L’opera in questione è L’uomo perplesso. Viaggio negli abissi di Emil Cioran,
Qed Edizioni, hyle letteratura, 2025, prefazione di Vincenzo Fiore, postfazione
di Alessandro Seravalle. Si tratta di un libro snello, che si legge
agevolmente, privo di fronzoli e sofismi, e che va dritto al punto: «Quando ne La
tentazione di esistere [Cioran] scrive che la vera vita è fuori della
parola, lancia una delle sue più intelligenti provocazioni: nonostante la
parola ci obnubila e ci domina non siamo giunti al punto di far scaturire
l’universo?» (p. 23). Vacca entra in simbiosi osmotica con Cioran, lo legge
avidamente, lo assimila come un nutriente, ne assaggia l’opera, mettendo a nudo
tutta la potenza dinamitarda e lo straniamento che segue l’immersione nel fondo
del mare cioraniano.

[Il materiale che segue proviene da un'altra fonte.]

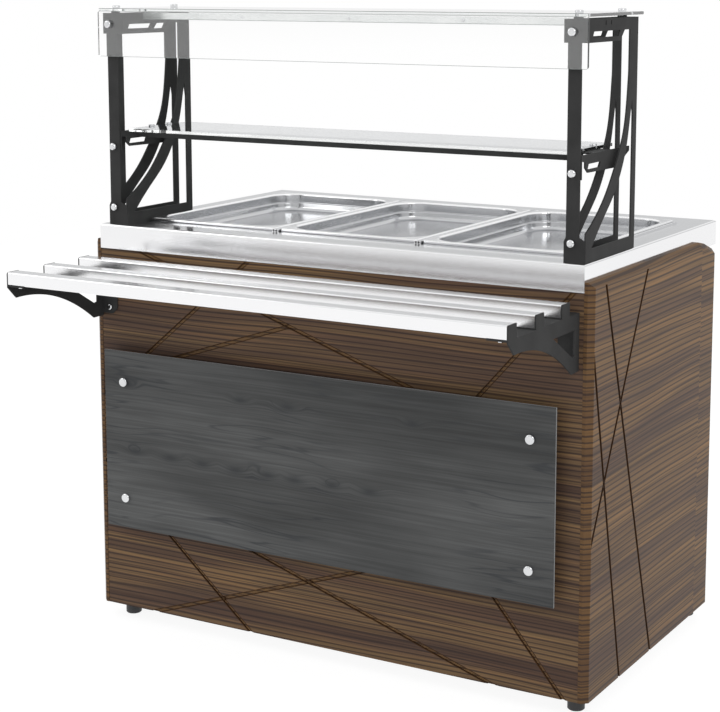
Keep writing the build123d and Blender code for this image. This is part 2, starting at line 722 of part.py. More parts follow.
def make_tray_rail(index):
    """Stainless tube lying on the bracket flanges between the tabs."""
    y0 = RAIL_FRONTS[index]
    x0 = BRACKET_LEFT + BRACKET_SHEET
    x1 = BRACKET_RIGHT - BRACKET_SHEET
    z0 = TRAY_LEVEL
    z1 = z0 + RAIL_TUBE_HEIGHT
    y1 = y0 + RAIL_TUBE_WIDTH
    outer = block(x0, x1, y0, y1, z0, z1)
    outer = fillet(outer.edges().filter_by(Axis.X), 2.5)
    wall = RAIL_TUBE_WALL
    inner = block(x0, x1, y0 + wall, y1 - wall, z0 + wall, z1 - wall)
    tube = outer - fillet(inner.edges().filter_by(Axis.X), 1.0)
    for right in (False, True):
        x, y = rail_screw_points(right)[index]
        tube -= rod_z(x, y, z0 - 1, z0 + 5, 5.4)
    return tube


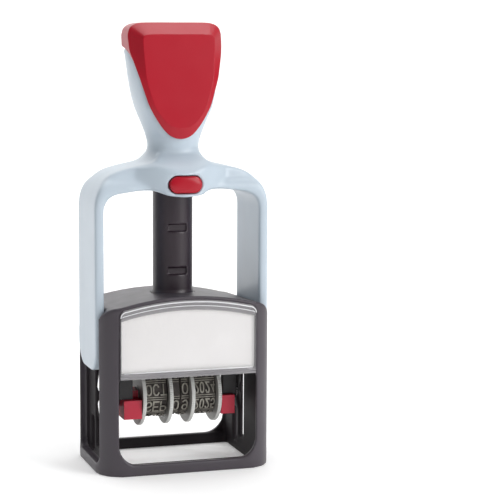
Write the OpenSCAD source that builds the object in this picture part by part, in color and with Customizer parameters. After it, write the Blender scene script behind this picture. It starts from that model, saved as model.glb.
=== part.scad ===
// Self-inking date stamp: a sprung handle pushes a turnover carrier down through the housing,
// and the carrier swings its text die from the ink pad above to the paper below.
// Origin: centre of the footprint on the table. +Z up, front towards -Y.

/* [Stamp face] */
// Width of the printed field
die_w = 45; // [40:0.5:45]
// Depth of the printed field
die_d = 30; // [26:0.5:30]

/* [Motion] */
// Travel of the handle from rest to the paper
press_travel = 31.5; // [31.5:0.1:31.8]
// Height of the carrier pivots at rest
pivot_z = 40; // [40:0.1:40.3]
// How far the lock button goes in
button_travel = 2; // [1.8:0.1:2]

/* [Housing] */
// Width of the housing
base_w = 63; // [63:0.5:64]
// Depth of the housing
base_d = 42.6; // [42.6:0.2:44]
// Radius of the housing's upright corners
base_r = 10; // [9:0.5:10]
// Height of the top of the arched cover
dome_z = 62.7; // [62.5:0.1:63]

/* [Handle] */
// Height of the top of the grip
grip_z = 157; // [156:0.5:160]
// Depth of the flat arms
arm_d = 26.6; // [25:0.2:27]
// Thickness of the flat arms
arm_t = 3.3; // [3:0.1:3.3]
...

Tuttavia, l’autore ne serba la profonda umanità, abbracciando
con calore il «Cioran-uomo che cade», la persona persa nel turbamento
dell’esistere e delle macchinazioni del (presunto) Reale. Lo scrittore gioiese
ne coglie le più tenui sfumature, il più intimo sentire: «Per Cioran poesia
significa deliquio, abbandono, arrendevolezza al fascino, toccare la corda
cosmogonica di ogni cuore» (p. 31) e ancora: «Cioran davanti alle parole si
sente un moralista angosciato» (p. 34). Vacca pone l’accento non solo sulla «grande
negazione» cioraniana, ma anche sulle incoerenze dell’intellettuale, del
filosofo, dell’uomo, che, a ben vedere, ne costituiscono la forza. D’altronde,
è proprio di un «maestro del dubbio» come Cioran il paradosso – che,
nell’accezione primigenia (pará-dóxa) è proprio quell’andare contro
l’opinione comune – distende e mette alla berlina l’incertezza che sembra
sottendere l’intero universo. È qui, al cospetto dell’annichilimento del
mondano, che, a nostro avviso, l’autore de L’uomo perplesso, raggiunge
l’apice della sua riflessione e della vicinanza al grande pensatore romeno: «In
Finestra sul Nulla impariamo a conoscere il Cioran che ci regalerà
vertiginosi squartamenti; l’uomo inquieto e scettico che si perderà nella
tentazione di esistere, cadendo nel tempo […]» (p. 45). Il nulla, questa
dimensione (o sarebbe meglio dire «non-dimensione») che da sempre affascina e
turba l’uomo, non poteva non intersecare l’opera di un grande pensatore come
Cioran, incarnato nel suo tempo e nel suo spazio (eppure, come ci ricorda
Vacca, esiliato, apolide, in perenne contrasto col mondo), poiché, secondo
quella che Severino chiama la «follia dell’Occidente», noi europei pensiamo che
le cose vengono dal nulla e in esso debbano ritornare. Era troppo, allora, il
fascino dell’«anti-esistenza» per non toccare le corde di Cioran, e
ciononostante, come ben sottolinea Vacca, egli si fa tentare proprio
dall’«ex-sistere», dallo «stare fuori» dal nulla, o, più semplicemente, dal
vivere. Ma il nostro vivere, per il pensatore romeno, deve essere fuori
dall’univocità, dall’unilateralità, da quell’ordine tanto anelato dall’uomo. La
sottile lettura dello scrittore gioiese dipana la matassa del pensiero di
Cioran, da cui riaffiora l’eterno contrasto tra Cosmos e Chaos, tra sistema
ordinato ed entropia. Scrive acutamente Vacca: «Cioran è impregnato di
contraddizioni come una spugna: scrive e pensa con la consapevolezza che niente
può essere ridotto all’unità. Il caos sta in agguato al mondo a tutti gli
angoli» (p. 61). Non credo di cadere in fallo nel ritenere che i due
protagonisti di questo intervento, Cioran e Vacca, rappresentino una realtà
speculare dello Stare, dell’Esser-ci, per dirla con Heidegger, come negazione
di ogni verità preconfezionata. L’uomo perplesso è un’esperienza vivida
che ci porta dritti negli abissi cioraniani e ci fa penetrare a fondo nel deflagrante
pensiero del pensatore apolide. Lettura consigliata agli amanti di Cioran, ma
anche a chi è sempre alla ricerca del libero pensiero.